- [WHAT YOU NEED TO DO]:
Print exactly those lines that run from the beginning of the data to the line bearing "of a table.", inclusive.

::::

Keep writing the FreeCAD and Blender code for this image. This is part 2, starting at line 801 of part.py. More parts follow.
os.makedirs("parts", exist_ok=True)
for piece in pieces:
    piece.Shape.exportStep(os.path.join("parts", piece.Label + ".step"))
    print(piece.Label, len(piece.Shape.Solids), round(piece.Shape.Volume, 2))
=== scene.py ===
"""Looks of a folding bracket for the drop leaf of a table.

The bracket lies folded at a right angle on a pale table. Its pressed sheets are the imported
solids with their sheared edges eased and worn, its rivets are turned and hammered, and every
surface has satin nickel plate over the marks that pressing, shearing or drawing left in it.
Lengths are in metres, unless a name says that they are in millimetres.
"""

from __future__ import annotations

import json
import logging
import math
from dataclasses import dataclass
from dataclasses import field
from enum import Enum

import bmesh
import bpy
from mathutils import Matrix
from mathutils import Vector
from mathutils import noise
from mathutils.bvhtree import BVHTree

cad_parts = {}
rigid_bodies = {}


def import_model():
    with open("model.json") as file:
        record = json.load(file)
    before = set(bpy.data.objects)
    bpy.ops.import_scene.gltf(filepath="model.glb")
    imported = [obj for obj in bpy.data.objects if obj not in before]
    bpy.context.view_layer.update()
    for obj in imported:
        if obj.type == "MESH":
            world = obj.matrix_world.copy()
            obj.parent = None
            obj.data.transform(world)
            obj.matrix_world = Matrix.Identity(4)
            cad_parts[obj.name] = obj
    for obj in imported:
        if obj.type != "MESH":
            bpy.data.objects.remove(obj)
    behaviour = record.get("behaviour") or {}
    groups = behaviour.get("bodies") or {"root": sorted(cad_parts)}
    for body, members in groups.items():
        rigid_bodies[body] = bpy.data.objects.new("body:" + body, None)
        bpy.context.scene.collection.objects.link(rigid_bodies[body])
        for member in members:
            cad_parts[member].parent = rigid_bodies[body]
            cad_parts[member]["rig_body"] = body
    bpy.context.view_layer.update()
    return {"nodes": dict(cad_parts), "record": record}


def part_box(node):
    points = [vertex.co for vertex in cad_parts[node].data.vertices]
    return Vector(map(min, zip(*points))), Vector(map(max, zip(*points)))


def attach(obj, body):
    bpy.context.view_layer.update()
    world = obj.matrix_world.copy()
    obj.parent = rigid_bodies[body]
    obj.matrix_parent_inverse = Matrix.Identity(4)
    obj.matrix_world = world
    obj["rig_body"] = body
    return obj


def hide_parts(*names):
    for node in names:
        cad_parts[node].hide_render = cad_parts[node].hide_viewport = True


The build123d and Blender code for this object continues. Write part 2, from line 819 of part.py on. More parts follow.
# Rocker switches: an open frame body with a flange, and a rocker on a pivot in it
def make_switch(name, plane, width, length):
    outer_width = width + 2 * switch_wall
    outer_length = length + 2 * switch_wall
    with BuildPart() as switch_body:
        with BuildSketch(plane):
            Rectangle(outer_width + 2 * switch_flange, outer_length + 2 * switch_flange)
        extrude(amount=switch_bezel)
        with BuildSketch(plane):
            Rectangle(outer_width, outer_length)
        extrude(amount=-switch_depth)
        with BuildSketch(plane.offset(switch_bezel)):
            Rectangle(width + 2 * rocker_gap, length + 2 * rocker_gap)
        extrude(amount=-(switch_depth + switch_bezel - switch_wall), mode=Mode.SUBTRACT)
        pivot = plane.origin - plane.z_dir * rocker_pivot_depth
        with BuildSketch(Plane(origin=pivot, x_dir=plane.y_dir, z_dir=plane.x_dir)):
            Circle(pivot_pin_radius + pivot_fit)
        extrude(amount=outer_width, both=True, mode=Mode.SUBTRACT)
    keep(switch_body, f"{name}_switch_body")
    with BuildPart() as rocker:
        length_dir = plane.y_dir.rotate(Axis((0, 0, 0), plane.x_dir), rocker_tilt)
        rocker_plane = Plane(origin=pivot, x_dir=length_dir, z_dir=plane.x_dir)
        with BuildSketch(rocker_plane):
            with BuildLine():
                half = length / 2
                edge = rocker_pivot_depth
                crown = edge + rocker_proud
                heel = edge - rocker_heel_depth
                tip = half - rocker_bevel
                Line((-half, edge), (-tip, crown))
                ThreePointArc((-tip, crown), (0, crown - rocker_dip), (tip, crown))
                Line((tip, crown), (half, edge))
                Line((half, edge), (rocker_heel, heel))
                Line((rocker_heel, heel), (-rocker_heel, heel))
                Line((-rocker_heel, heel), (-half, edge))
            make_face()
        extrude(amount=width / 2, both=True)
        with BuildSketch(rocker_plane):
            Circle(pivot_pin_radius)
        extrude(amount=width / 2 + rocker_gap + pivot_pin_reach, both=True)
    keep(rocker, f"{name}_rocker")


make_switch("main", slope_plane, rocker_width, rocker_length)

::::

- [TASK RESPONSE]:
Keep writing the FreeCAD and Blender code for this image. This is part 2, starting at line 801 of part.py. More parts follow.
os.makedirs("parts", exist_ok=True)
for piece in pieces:
    piece.Shape.exportStep(os.path.join("parts", piece.Label + ".step"))
    print(piece.Label, len(piece.Shape.Solids), round(piece.Shape.Volume, 2))
=== scene.py ===
"""Looks of a folding bracket for the drop leaf of a table.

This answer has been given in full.